#### Data for this exercise

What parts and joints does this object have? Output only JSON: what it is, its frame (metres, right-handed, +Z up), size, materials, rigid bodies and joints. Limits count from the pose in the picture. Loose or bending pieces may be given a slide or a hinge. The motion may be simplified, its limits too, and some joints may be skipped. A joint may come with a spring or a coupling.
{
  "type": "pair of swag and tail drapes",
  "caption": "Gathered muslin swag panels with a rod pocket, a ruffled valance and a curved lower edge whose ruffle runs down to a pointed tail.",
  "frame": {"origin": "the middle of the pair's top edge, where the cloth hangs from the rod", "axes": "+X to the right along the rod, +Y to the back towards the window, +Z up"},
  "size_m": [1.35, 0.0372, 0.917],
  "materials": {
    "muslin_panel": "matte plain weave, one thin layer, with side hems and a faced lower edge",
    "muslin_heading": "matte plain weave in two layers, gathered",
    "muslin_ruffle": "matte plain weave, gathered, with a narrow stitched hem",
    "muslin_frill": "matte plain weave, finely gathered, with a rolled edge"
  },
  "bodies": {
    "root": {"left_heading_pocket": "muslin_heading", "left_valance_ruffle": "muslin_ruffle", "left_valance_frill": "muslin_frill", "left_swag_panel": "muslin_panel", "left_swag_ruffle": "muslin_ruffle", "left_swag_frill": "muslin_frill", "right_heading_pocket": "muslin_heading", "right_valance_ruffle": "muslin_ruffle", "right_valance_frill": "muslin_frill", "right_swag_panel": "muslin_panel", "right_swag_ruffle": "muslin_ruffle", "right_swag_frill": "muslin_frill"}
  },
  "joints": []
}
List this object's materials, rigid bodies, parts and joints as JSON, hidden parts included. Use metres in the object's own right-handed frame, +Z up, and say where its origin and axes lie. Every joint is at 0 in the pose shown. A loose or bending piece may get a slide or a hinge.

########

▶ Exercise directions
Write out every line of the records exactly.

▶ Final result
What parts and joints does this object have? Output only JSON: what it is, its frame (metres, right-handed, +Z up), size, materials, rigid bodies and joints. Limits count from the pose in the picture. Loose or bending pieces may be given a slide or a hinge. The motion may be simplified, its limits too, and some joints may be skipped. A joint may come with a spring or a coupling.
{
  "type": "pair of swag and tail drapes",
  "caption": "Gathered muslin swag panels with a rod pocket, a ruffled valance and a curved lower edge whose ruffle runs down to a pointed tail.",
  "frame": {"origin": "the middle of the pair's top edge, where the cloth hangs from the rod", "axes": "+X to the right along the rod, +Y to the back towards the window, +Z up"},
  "size_m": [1.35, 0.0372, 0.917],
  "materials": {
    "muslin_panel": "matte plain weave, one thin layer, with side hems and a faced lower edge",
    "muslin_heading": "matte plain weave in two layers, gathered",
    "muslin_ruffle": "matte plain weave, gathered, with a narrow stitched hem",
    "muslin_frill": "matte plain weave, finely gathered, with a rolled edge"
  },
  "bodies": {
    "root": {"left_heading_pocket": "muslin_heading", "left_valance_ruffle": "muslin_ruffle", "left_valance_frill": "muslin_frill", "left_swag_panel": "muslin_panel", "left_swag_ruffle": "muslin_ruffle", "left_swag_frill": "muslin_frill", "right_heading_pocket": "muslin_heading", "right_valance_ruffle": "muslin_ruffle", "right_valance_frill": "muslin_frill", "right_swag_panel": "muslin_panel", "right_swag_ruffle": "muslin_ruffle", "right_swag_frill": "muslin_frill"}
  },
  "joints": []
}
List this object's materials, rigid bodies, parts and joints as JSON, hidden parts included. Use metres in the object's own right-handed frame, +Z up, and say where its origin and axes lie. Every joint is at 0 in the pose shown. A loose or bending piece may get a slide or a hinge.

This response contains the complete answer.